▶ What is asked
Begin with the line that contains "pin_place = Pos(pin_offset, -back, 0)", end with the line that contains "barrelRadius = -pinAt.y", and extract exactly that stretch of lines.

▶ Data
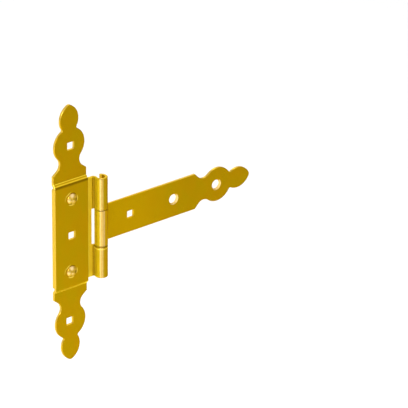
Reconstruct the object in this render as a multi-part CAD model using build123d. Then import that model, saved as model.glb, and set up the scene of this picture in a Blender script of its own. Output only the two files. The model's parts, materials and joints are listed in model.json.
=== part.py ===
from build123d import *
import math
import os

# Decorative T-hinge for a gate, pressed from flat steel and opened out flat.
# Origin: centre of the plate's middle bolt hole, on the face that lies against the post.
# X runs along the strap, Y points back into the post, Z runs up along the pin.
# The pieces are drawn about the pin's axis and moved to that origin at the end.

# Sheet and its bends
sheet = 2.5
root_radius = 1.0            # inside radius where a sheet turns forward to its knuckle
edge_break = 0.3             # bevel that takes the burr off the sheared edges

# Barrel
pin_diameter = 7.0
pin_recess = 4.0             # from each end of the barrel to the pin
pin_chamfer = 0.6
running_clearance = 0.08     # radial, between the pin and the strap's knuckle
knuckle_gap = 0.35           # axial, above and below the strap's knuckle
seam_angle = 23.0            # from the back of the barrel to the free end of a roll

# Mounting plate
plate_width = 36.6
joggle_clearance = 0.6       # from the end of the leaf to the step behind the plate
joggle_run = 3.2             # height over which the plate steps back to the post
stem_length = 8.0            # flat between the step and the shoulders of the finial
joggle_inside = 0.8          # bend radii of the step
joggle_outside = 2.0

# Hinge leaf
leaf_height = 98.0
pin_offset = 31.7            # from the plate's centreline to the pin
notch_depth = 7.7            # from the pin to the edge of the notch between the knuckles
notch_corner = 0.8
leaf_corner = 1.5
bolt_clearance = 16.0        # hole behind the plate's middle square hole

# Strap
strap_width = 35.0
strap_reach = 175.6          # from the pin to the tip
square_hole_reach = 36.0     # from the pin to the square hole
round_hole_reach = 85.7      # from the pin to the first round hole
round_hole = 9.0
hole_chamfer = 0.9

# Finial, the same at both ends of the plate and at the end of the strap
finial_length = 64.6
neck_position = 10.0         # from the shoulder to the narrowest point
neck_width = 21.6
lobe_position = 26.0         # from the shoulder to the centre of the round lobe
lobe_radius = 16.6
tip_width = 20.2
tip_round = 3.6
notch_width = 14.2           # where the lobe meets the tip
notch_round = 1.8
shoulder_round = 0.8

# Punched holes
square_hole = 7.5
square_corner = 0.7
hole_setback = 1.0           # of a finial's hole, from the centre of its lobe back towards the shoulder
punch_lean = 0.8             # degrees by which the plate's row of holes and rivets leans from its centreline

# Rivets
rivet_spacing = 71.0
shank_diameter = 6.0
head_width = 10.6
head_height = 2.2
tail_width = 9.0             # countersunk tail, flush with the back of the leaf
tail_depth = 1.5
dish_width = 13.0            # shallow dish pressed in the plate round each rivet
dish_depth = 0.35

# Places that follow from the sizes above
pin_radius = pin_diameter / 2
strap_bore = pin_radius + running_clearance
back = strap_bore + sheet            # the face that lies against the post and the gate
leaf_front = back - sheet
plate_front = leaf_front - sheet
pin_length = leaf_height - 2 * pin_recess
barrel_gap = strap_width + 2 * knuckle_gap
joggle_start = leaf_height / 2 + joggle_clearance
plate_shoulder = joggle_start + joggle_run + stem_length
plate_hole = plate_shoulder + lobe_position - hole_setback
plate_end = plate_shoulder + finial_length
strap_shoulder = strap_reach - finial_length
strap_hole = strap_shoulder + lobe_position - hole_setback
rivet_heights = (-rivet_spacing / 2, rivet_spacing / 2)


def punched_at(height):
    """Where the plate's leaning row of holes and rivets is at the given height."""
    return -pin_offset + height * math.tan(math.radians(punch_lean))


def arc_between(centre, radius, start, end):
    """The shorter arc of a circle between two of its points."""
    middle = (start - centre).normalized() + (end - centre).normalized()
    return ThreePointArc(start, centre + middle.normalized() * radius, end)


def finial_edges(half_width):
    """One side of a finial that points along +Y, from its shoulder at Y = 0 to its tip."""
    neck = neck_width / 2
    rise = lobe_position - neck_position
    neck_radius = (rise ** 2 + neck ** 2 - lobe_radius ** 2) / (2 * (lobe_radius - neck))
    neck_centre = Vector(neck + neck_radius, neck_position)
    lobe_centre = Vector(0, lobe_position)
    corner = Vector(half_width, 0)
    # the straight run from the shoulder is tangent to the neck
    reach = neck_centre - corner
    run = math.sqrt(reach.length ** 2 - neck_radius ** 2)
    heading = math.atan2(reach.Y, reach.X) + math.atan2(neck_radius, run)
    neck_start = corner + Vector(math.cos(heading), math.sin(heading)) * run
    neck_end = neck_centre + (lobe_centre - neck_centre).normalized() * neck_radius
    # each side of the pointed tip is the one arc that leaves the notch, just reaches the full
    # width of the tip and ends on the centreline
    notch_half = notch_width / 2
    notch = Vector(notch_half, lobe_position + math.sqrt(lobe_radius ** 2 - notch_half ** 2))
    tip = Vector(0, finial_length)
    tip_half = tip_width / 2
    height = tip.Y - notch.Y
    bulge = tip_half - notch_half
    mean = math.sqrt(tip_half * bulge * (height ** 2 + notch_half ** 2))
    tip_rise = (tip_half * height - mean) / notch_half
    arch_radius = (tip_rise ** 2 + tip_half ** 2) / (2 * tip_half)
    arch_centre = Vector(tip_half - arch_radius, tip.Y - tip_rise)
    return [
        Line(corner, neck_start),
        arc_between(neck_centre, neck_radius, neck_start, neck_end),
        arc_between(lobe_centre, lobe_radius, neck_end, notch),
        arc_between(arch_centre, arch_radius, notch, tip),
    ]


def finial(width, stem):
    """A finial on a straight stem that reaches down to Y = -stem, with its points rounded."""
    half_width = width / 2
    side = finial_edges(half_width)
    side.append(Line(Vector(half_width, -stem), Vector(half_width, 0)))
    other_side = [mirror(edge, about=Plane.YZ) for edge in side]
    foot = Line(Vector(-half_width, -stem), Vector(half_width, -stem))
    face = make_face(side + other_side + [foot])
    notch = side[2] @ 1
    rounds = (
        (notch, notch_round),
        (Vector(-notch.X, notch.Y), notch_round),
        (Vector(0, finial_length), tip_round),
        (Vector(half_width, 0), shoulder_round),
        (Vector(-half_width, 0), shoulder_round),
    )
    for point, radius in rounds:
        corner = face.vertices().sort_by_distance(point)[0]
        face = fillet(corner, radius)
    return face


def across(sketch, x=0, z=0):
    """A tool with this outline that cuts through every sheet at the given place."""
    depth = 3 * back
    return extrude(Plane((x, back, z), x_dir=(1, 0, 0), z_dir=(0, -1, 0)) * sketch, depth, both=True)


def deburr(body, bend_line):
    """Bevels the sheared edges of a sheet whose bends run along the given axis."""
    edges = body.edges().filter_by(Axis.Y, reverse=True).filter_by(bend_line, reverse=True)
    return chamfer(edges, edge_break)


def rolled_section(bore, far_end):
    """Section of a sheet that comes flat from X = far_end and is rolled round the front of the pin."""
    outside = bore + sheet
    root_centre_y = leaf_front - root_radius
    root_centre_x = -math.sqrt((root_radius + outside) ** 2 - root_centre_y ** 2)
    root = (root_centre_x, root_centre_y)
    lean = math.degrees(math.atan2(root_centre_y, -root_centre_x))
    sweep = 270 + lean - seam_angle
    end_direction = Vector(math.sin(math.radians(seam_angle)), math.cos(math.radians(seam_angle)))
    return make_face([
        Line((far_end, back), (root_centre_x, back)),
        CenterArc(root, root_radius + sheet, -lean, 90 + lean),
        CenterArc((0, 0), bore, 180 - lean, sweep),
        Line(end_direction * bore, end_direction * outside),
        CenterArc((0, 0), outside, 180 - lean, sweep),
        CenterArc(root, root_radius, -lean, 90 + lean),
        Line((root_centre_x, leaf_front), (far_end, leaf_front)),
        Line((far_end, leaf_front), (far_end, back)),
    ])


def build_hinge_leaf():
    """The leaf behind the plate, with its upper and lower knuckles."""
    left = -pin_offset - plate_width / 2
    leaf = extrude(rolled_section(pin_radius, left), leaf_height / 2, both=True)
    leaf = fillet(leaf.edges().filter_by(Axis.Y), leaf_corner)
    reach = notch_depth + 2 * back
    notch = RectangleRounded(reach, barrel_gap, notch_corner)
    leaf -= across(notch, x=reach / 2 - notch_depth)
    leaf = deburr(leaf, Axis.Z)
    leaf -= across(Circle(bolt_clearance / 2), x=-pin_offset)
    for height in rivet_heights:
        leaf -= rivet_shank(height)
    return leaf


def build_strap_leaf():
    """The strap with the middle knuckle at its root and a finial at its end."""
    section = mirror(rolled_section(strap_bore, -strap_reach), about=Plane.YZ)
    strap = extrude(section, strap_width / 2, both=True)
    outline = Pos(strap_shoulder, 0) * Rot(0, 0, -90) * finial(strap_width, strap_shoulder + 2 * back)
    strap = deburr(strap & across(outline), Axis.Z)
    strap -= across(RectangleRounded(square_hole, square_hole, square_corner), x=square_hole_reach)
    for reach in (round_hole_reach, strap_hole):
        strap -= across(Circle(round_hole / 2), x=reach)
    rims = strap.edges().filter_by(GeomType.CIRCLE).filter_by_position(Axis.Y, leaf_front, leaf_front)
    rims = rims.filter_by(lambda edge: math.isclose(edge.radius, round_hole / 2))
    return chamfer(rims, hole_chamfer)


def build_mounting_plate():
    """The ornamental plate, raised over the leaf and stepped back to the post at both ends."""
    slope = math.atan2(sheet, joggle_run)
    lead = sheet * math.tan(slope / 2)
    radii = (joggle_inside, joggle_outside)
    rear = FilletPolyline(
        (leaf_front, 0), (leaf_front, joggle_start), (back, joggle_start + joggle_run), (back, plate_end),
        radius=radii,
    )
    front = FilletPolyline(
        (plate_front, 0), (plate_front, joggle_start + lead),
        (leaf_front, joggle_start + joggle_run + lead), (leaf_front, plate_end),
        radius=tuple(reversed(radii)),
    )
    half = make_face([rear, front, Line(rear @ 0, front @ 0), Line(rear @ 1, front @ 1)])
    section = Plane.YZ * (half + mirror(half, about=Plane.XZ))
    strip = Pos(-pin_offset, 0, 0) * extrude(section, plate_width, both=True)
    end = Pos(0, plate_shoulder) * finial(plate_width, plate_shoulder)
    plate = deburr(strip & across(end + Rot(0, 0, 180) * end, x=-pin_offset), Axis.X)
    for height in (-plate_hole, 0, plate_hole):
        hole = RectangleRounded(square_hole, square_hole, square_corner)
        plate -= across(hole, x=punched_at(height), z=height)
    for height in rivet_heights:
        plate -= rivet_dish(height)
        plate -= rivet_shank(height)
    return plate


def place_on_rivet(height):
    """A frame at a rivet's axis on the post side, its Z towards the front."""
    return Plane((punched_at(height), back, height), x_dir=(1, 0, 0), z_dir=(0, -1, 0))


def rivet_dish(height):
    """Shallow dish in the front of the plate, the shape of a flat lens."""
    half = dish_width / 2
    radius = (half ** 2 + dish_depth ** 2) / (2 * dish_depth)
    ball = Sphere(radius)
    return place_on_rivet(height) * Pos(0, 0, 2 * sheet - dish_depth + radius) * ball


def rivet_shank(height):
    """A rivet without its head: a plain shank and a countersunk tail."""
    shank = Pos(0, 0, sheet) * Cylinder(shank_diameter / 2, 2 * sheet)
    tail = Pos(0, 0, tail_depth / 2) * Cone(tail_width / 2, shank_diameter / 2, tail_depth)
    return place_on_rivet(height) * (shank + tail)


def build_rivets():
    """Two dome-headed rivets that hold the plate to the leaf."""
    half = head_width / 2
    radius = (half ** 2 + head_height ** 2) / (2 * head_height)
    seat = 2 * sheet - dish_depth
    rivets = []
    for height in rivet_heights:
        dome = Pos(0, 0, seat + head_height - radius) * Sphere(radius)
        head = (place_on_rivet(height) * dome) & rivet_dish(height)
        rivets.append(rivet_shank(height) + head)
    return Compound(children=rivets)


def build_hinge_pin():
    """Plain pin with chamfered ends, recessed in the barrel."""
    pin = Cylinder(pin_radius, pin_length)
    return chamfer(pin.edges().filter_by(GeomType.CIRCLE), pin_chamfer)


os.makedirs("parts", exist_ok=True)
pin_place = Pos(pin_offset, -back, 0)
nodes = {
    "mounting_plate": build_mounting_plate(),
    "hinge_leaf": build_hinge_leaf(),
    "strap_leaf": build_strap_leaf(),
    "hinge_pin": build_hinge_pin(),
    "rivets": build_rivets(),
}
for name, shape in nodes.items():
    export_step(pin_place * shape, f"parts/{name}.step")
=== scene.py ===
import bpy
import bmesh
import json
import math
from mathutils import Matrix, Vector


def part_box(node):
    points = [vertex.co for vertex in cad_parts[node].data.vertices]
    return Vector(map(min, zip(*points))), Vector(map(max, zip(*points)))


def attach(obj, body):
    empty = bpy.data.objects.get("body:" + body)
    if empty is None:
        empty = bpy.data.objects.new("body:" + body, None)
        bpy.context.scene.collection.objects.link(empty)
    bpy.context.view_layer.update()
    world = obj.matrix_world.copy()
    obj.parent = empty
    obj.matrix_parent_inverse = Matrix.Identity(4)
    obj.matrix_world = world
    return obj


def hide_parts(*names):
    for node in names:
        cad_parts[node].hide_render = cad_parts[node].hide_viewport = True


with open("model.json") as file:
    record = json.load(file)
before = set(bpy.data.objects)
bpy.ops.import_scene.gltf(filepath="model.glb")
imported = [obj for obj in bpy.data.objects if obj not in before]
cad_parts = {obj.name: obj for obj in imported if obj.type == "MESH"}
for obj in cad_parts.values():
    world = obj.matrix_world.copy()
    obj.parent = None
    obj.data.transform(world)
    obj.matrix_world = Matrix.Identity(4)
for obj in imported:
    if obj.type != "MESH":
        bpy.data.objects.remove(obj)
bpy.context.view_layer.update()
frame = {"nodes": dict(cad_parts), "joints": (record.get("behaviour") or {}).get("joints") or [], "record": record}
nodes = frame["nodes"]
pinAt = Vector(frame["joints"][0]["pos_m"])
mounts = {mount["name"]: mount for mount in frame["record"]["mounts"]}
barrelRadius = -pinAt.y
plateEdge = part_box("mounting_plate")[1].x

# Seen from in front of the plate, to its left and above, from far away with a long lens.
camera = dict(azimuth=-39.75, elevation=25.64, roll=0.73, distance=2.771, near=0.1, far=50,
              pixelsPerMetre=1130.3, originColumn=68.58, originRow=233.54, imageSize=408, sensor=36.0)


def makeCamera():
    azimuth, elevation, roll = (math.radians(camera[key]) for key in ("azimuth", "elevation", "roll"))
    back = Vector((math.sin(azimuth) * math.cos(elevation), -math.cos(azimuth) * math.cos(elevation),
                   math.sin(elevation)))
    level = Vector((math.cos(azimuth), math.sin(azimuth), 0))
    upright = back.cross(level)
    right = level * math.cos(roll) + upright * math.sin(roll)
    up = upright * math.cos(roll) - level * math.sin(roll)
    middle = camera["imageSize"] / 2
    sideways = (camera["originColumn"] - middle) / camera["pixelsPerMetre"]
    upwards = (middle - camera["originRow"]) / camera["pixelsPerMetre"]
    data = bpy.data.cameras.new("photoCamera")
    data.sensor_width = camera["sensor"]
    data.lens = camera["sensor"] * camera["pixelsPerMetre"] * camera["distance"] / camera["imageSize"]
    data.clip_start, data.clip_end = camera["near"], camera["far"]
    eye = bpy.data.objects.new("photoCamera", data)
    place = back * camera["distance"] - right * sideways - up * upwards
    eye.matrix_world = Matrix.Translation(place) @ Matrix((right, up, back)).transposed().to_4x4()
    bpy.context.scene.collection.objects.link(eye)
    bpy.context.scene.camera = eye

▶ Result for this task
pin_place = Pos(pin_offset, -back, 0)
nodes = {
    "mounting_plate": build_mounting_plate(),
    "hinge_leaf": build_hinge_leaf(),
    "strap_leaf": build_strap_leaf(),
    "hinge_pin": build_hinge_pin(),
    "rivets": build_rivets(),
}
for name, shape in nodes.items():
    export_step(pin_place * shape, f"parts/{name}.step")
=== scene.py ===
import bpy
import bmesh
import json
import math
from mathutils import Matrix, Vector


def part_box(node):
    points = [vertex.co for vertex in cad_parts[node].data.vertices]
    return Vector(map(min, zip(*points))), Vector(map(max, zip(*points)))


def attach(obj, body):
    empty = bpy.data.objects.get("body:" + body)
    if empty is None:
        empty = bpy.data.objects.new("body:" + body, None)
        bpy.context.scene.collection.objects.link(empty)
    bpy.context.view_layer.update()
    world = obj.matrix_world.copy()
    obj.parent = empty
    obj.matrix_parent_inverse = Matrix.Identity(4)
    obj.matrix_world = world
    return obj


def hide_parts(*names):
    for node in names:
        cad_parts[node].hide_render = cad_parts[node].hide_viewport = True


with open("model.json") as file:
    record = json.load(file)
before = set(bpy.data.objects)
bpy.ops.import_scene.gltf(filepath="model.glb")
imported = [obj for obj in bpy.data.objects if obj not in before]
cad_parts = {obj.name: obj for obj in imported if obj.type == "MESH"}
for obj in cad_parts.values():
    world = obj.matrix_world.copy()
    obj.parent = None
    obj.data.transform(world)
    obj.matrix_world = Matrix.Identity(4)
for obj in imported:
    if obj.type != "MESH":
        bpy.data.objects.remove(obj)
bpy.context.view_layer.update()
frame = {"nodes": dict(cad_parts), "joints": (record.get("behaviour") or {}).get("joints") or [], "record": record}
nodes = frame["nodes"]
pinAt = Vector(frame["joints"][0]["pos_m"])
mounts = {mount["name"]: mount for mount in frame["record"]["mounts"]}
barrelRadius = -pinAt.y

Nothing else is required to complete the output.